El dictador construyó un terraplén mazacotudo e instaló la “llama de la Libertad”, de una libertad travesteada de gesta. Esos bloques grises y duros, eran otro signo y otro espacio que endurecía nuestros pasos por la ciudad. Las dictaduras necesitan amordazar, intimidar e instalar el miedo en sus ciudadanos y convertirlos en seres rígidos, duros, obliterados, inexpresivos, incapaces de asombrarse; logran anularles sus capacidades de asombro, dejarlos convertidos en muñecos de trapo.
Cuando se acabó la dictadura, nos percatamos por el efecto de su ausencia, que habíamos sido el reality de la Granja Orwelliana durante duros 17 años, donde se nos obligaba a ser felices a la fuerza.
Hoy en plena democracia, aún quedan vestigios de ese poder opresor y totalitario y parece que a nadie llama la atención.

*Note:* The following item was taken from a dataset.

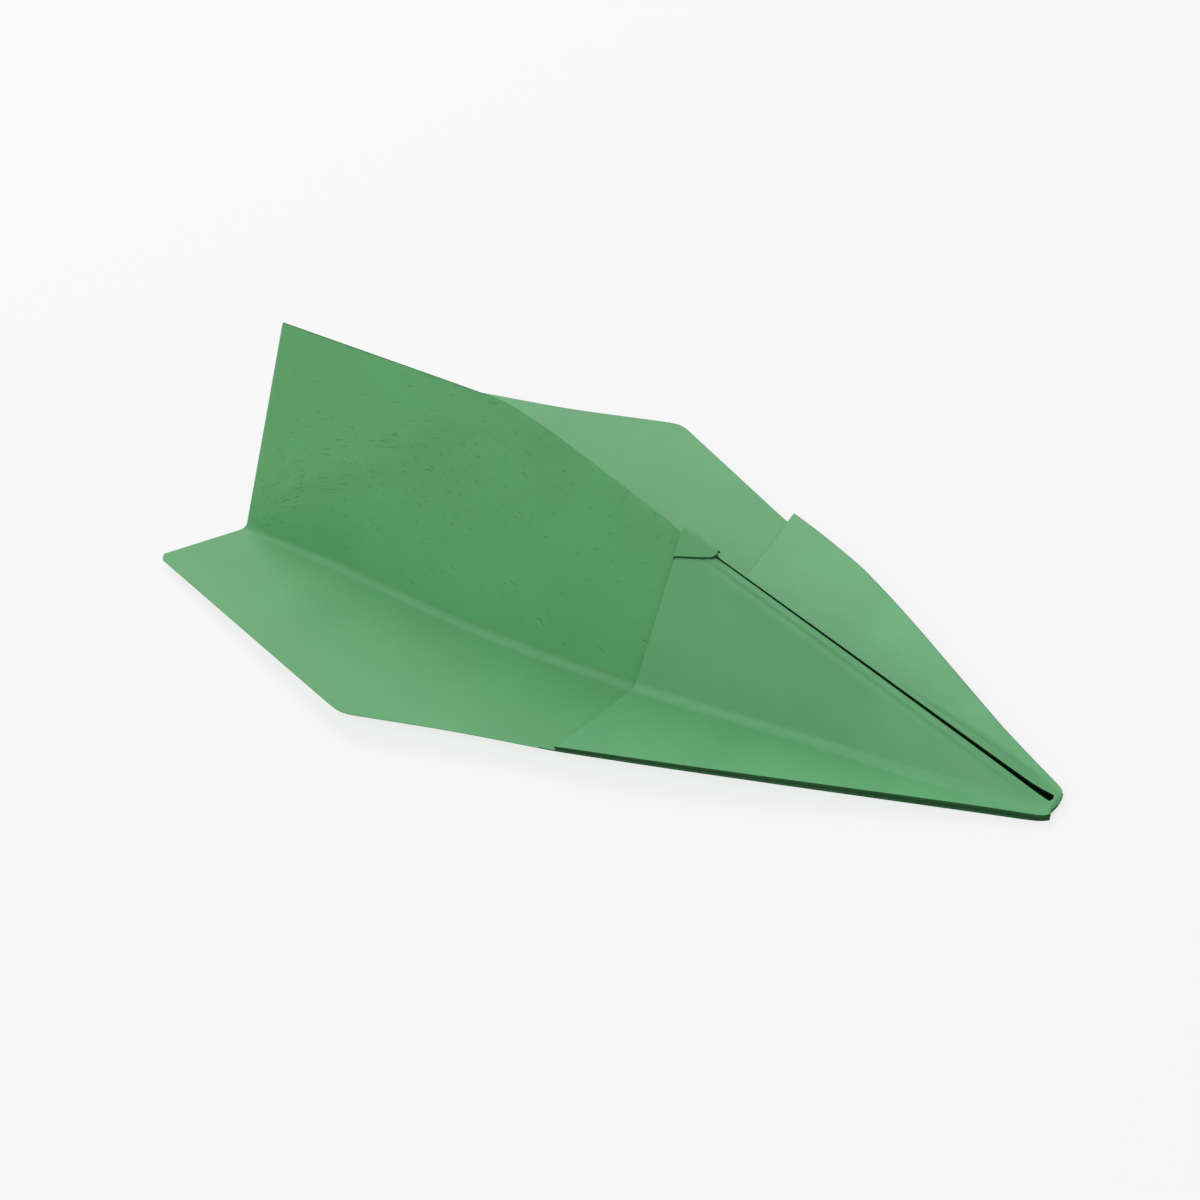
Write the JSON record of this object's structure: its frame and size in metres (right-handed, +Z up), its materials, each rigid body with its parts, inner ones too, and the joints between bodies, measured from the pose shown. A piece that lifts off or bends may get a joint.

Los símbolos del poder castrador derivaron en tendencia cultural. Se aceptan sus signos sin remilgos: vivimos sumergidos en el logos de la represión.
Aún, por el mero afán de controlar, vigilar, siguen apostados en las calles carros guanacos, zorrillos, policías con chalecos anti-balas. Siempre están ahí al acecho de nuestros desplazamientos de transeúntes anónimos. El Palacio de Gobierno con barricadas, estableciendo una trinchera infranqueable entre el poder y el ciudadano.
En las protestas sociales, la policía está usando infiltrados civiles.
El jueves 16 de Agosto un joven estudiante fue detenido por un par de civiles, como en tiempos de plena dictadura y a nadie le importó. Los habitantes simbolizamos el peligro inminente, somos la reencarnación del peligro.
El poder necesita poner su coraza protectora “para bien de todos”, y para eso necesita los símbolos de ese poder indestructible, monolítico, cosificador del hombre. Somos el huevo de la serpiente.